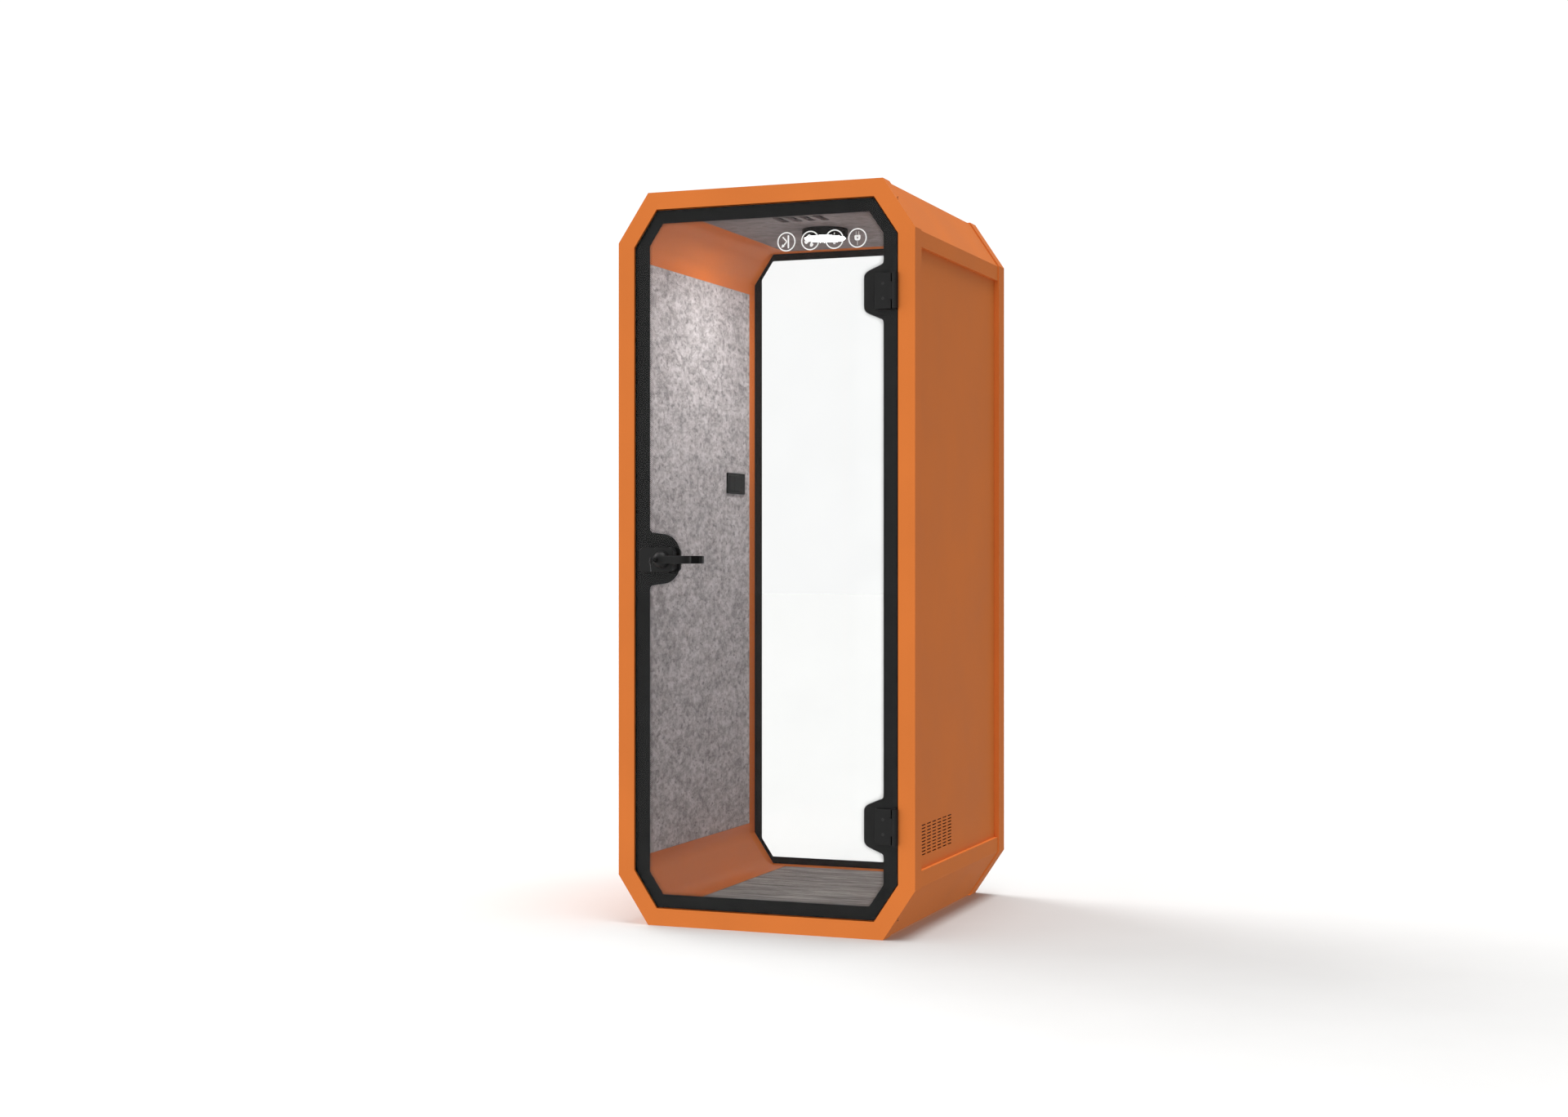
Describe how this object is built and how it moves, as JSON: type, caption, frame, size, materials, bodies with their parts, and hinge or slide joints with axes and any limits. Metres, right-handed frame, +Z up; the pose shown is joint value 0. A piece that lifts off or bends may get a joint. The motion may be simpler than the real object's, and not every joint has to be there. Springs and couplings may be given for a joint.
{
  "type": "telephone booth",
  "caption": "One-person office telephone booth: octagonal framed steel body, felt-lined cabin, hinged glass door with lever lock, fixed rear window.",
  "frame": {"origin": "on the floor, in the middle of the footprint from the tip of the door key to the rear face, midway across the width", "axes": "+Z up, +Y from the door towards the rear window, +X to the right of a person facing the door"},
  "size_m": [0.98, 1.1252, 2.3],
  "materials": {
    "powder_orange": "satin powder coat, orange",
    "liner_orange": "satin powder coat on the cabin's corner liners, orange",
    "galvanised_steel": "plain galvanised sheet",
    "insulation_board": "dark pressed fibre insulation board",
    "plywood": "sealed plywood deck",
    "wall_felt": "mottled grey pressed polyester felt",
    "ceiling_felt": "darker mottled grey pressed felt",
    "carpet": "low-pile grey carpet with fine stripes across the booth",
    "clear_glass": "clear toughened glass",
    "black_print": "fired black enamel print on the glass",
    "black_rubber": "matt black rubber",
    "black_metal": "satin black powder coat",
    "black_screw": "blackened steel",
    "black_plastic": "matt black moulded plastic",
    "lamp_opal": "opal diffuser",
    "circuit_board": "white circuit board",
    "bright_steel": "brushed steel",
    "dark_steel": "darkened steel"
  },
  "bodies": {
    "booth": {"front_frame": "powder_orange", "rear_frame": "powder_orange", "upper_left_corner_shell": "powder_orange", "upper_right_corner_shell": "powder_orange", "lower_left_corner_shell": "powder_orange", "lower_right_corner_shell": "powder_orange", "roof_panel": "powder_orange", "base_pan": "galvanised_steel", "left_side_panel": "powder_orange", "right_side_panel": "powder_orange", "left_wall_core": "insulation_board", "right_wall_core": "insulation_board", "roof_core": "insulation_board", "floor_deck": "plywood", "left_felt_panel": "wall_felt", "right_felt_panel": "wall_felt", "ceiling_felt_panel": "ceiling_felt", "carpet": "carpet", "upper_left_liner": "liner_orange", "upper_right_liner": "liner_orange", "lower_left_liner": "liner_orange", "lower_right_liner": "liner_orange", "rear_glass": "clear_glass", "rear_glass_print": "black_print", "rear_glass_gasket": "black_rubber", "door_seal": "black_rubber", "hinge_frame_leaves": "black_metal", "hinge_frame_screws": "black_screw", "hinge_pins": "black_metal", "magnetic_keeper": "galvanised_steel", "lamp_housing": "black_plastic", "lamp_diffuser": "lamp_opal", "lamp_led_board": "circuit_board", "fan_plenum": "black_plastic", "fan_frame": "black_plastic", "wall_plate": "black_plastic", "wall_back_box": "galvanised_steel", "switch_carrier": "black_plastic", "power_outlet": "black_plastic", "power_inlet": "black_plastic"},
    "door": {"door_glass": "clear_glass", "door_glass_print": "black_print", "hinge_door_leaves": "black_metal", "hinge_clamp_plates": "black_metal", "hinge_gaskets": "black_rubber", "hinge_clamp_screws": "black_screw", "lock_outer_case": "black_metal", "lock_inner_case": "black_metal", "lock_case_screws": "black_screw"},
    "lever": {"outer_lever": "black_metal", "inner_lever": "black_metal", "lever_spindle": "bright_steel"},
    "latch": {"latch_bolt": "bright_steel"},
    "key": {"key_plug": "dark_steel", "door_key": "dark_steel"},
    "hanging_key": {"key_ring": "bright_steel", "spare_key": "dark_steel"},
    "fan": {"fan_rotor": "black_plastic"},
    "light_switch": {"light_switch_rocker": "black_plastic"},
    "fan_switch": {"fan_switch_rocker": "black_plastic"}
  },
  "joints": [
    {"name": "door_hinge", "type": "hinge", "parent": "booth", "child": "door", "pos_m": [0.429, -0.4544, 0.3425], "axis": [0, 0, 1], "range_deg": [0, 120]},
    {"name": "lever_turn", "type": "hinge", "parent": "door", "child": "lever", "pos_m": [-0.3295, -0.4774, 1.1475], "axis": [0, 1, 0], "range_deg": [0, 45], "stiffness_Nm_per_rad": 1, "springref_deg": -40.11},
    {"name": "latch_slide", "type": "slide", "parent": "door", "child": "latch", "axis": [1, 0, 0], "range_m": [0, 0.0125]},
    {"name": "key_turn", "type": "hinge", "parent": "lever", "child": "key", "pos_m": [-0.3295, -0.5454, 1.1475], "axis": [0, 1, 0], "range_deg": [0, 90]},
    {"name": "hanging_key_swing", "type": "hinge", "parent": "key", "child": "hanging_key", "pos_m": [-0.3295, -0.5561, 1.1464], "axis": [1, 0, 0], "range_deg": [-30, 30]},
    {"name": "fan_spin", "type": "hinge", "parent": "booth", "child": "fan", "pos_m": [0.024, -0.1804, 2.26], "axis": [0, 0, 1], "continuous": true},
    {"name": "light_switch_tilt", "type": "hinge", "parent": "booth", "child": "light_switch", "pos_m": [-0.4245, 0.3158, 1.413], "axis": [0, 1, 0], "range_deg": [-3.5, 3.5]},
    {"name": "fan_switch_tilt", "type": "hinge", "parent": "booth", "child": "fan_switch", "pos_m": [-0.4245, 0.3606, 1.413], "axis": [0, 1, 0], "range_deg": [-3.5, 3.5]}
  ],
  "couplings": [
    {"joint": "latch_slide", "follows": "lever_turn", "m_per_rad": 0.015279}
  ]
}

### Written task
Set every line of the listing down word for word.

### Solution below
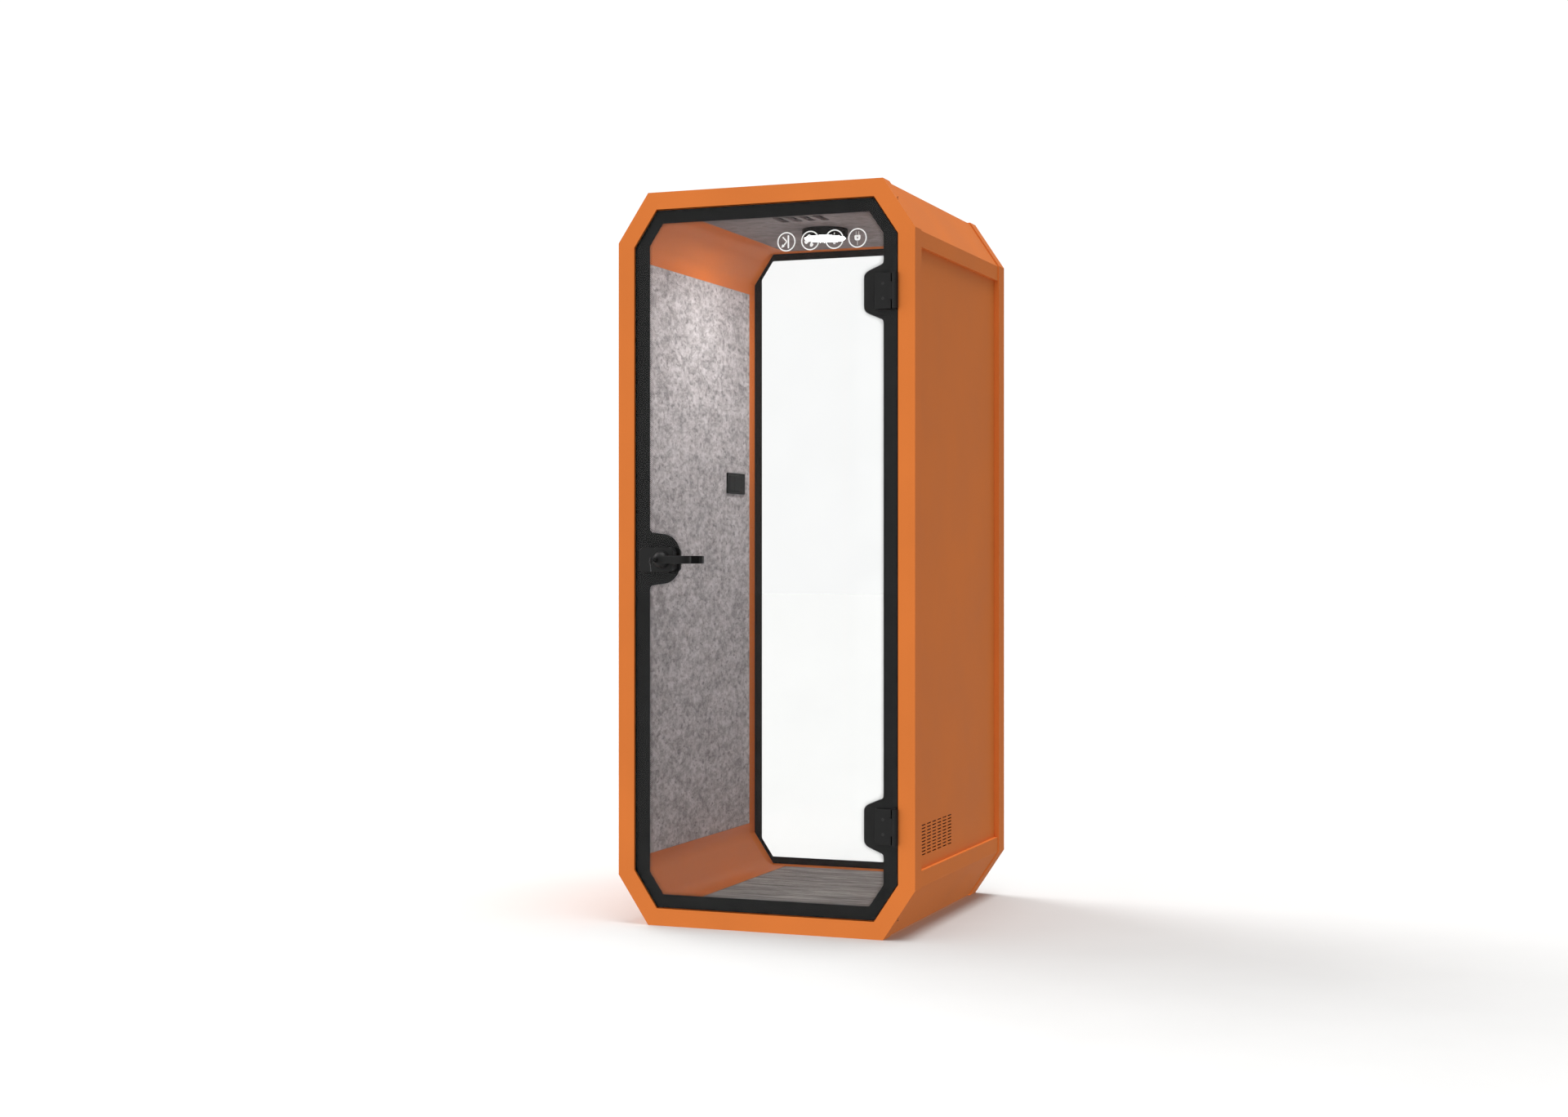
Describe how this object is built and how it moves, as JSON: type, caption, frame, size, materials, bodies with their parts, and hinge or slide joints with axes and any limits. Metres, right-handed frame, +Z up; the pose shown is joint value 0. A piece that lifts off or bends may get a joint. The motion may be simpler than the real object's, and not every joint has to be there. Springs and couplings may be given for a joint.
{
  "type": "telephone booth",
  "caption": "One-person office telephone booth: octagonal framed steel body, felt-lined cabin, hinged glass door with lever lock, fixed rear window.",
  "frame": {"origin": "on the floor, in the middle of the footprint from the tip of the door key to the rear face, midway across the width", "axes": "+Z up, +Y from the door towards the rear window, +X to the right of a person facing the door"},
  "size_m": [0.98, 1.1252, 2.3],
  "materials": {
    "powder_orange": "satin powder coat, orange",
    "liner_orange": "satin powder coat on the cabin's corner liners, orange",
    "galvanised_steel": "plain galvanised sheet",
    "insulation_board": "dark pressed fibre insulation board",
    "plywood": "sealed plywood deck",
    "wall_felt": "mottled grey pressed polyester felt",
    "ceiling_felt": "darker mottled grey pressed felt",
    "carpet": "low-pile grey carpet with fine stripes across the booth",
    "clear_glass": "clear toughened glass",
    "black_print": "fired black enamel print on the glass",
    "black_rubber": "matt black rubber",
    "black_metal": "satin black powder coat",
    "black_screw": "blackened steel",
    "black_plastic": "matt black moulded plastic",
    "lamp_opal": "opal diffuser",
    "circuit_board": "white circuit board",
    "bright_steel": "brushed steel",
    "dark_steel": "darkened steel"
  },
  "bodies": {
    "booth": {"front_frame": "powder_orange", "rear_frame": "powder_orange", "upper_left_corner_shell": "powder_orange", "upper_right_corner_shell": "powder_orange", "lower_left_corner_shell": "powder_orange", "lower_right_corner_shell": "powder_orange", "roof_panel": "powder_orange", "base_pan": "galvanised_steel", "left_side_panel": "powder_orange", "right_side_panel": "powder_orange", "left_wall_core": "insulation_board", "right_wall_core": "insulation_board", "roof_core": "insulation_board", "floor_deck": "plywood", "left_felt_panel": "wall_felt", "right_felt_panel": "wall_felt", "ceiling_felt_panel": "ceiling_felt", "carpet": "carpet", "upper_left_liner": "liner_orange", "upper_right_liner": "liner_orange", "lower_left_liner": "liner_orange", "lower_right_liner": "liner_orange", "rear_glass": "clear_glass", "rear_glass_print": "black_print", "rear_glass_gasket": "black_rubber", "door_seal": "black_rubber", "hinge_frame_leaves": "black_metal", "hinge_frame_screws": "black_screw", "hinge_pins": "black_metal", "magnetic_keeper": "galvanised_steel", "lamp_housing": "black_plastic", "lamp_diffuser": "lamp_opal", "lamp_led_board": "circuit_board", "fan_plenum": "black_plastic", "fan_frame": "black_plastic", "wall_plate": "black_plastic", "wall_back_box": "galvanised_steel", "switch_carrier": "black_plastic", "power_outlet": "black_plastic", "power_inlet": "black_plastic"},
    "door": {"door_glass": "clear_glass", "door_glass_print": "black_print", "hinge_door_leaves": "black_metal", "hinge_clamp_plates": "black_metal", "hinge_gaskets": "black_rubber", "hinge_clamp_screws": "black_screw", "lock_outer_case": "black_metal", "lock_inner_case": "black_metal", "lock_case_screws": "black_screw"},
    "lever": {"outer_lever": "black_metal", "inner_lever": "black_metal", "lever_spindle": "bright_steel"},
    "latch": {"latch_bolt": "bright_steel"},
    "key": {"key_plug": "dark_steel", "door_key": "dark_steel"},
    "hanging_key": {"key_ring": "bright_steel", "spare_key": "dark_steel"},
    "fan": {"fan_rotor": "black_plastic"},
    "light_switch": {"light_switch_rocker": "black_plastic"},
    "fan_switch": {"fan_switch_rocker": "black_plastic"}
  },
  "joints": [
    {"name": "door_hinge", "type": "hinge", "parent": "booth", "child": "door", "pos_m": [0.429, -0.4544, 0.3425], "axis": [0, 0, 1], "range_deg": [0, 120]},
    {"name": "lever_turn", "type": "hinge", "parent": "door", "child": "lever", "pos_m": [-0.3295, -0.4774, 1.1475], "axis": [0, 1, 0], "range_deg": [0, 45], "stiffness_Nm_per_rad": 1, "springref_deg": -40.11},
    {"name": "latch_slide", "type": "slide", "parent": "door", "child": "latch", "axis": [1, 0, 0], "range_m": [0, 0.0125]},
    {"name": "key_turn", "type": "hinge", "parent": "lever", "child": "key", "pos_m": [-0.3295, -0.5454, 1.1475], "axis": [0, 1, 0], "range_deg": [0, 90]},
    {"name": "hanging_key_swing", "type": "hinge", "parent": "key", "child": "hanging_key", "pos_m": [-0.3295, -0.5561, 1.1464], "axis": [1, 0, 0], "range_deg": [-30, 30]},
    {"name": "fan_spin", "type": "hinge", "parent": "booth", "child": "fan", "pos_m": [0.024, -0.1804, 2.26], "axis": [0, 0, 1], "continuous": true},
    {"name": "light_switch_tilt", "type": "hinge", "parent": "booth", "child": "light_switch", "pos_m": [-0.4245, 0.3158, 1.413], "axis": [0, 1, 0], "range_deg": [-3.5, 3.5]},
    {"name": "fan_switch_tilt", "type": "hinge", "parent": "booth", "child": "fan_switch", "pos_m": [-0.4245, 0.3606, 1.413], "axis": [0, 1, 0], "range_deg": [-3.5, 3.5]}
  ],
  "couplings": [
    {"joint": "latch_slide", "follows": "lever_turn", "m_per_rad": 0.015279}
  ]
}